Aller au contenu

Page:Bailly - Histoire financière de la France, depuis les origines de la monarchie jusqu’à la fin de 1786, tome 1.djvu/174

La bibliothèque libre.
Le texte de cette page a été corrigé et est conforme au fac-similé.

Une grande partie de leurs produits servit à payer les premiers frais d’une entreprise chevaleresque à la tête de laquelle était Jean, fils du duc de Bourgogne, qui fut prisonnier de Bajazet; et, dix années encore après le commencement de ces perceptions, les receveurs, tant français que grecs, étaient recherchés et poursuivis dans les différentes provinces du royaume où ils s’étaient retirés afin d’éviter de rendre compte [1].

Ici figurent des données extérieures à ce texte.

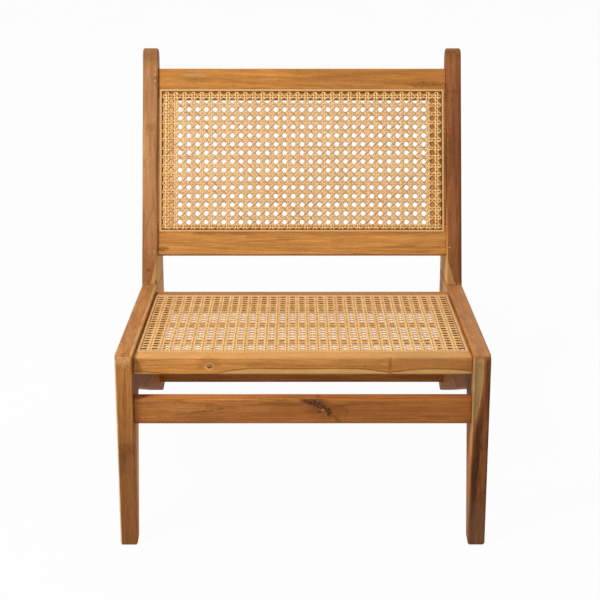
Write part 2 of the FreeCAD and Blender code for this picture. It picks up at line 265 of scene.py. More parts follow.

Ces exactions multipliées n’étaient que le prélude de calamités plus grandes qui allaient affliger la France pendant les fréquentes aliénations d’esprit qu’éprouva l'infortuné Charles VI. Bientôt le royaume fut en proie à toutes les déprédations, à tous les désordres, pendant la guerre civile que la rivalité ides maisons de Bourgogne et d’Orléans alluma. A la faveur des partis qui déchiraient l’état, les seigneurs et leurs adhérents, maîtres de l’administration des provinces, sous le titre de lieutenants du roi et de capitaines généraux, s’attribuant le produit des aides, des tailles et des domaines, qu’ils employaient au soutien de leurs funestes querelles, faisaient rétrograder l’état vers ces temps malheureux qui avaient marqué le déclin de la seconde race. De leur côté, les princes, chefs des factions opposées qui ruinaient la patrie, semblaient n’aspirer au gouvernement que pour s’emparer du maniement des finances; véritable sceptre du pouvoir usurpé. Dans les révolutions rapides que la force ou la ruse opérait, le parti triomphant manifestait son avènement à l’autorité par de nouvelles impositions, dont une révolution contraire livrait le produit au parti opposé.

  1. Ordon. du Louvre, t. 8, p. 315, et t. 9, p. 427 et 433.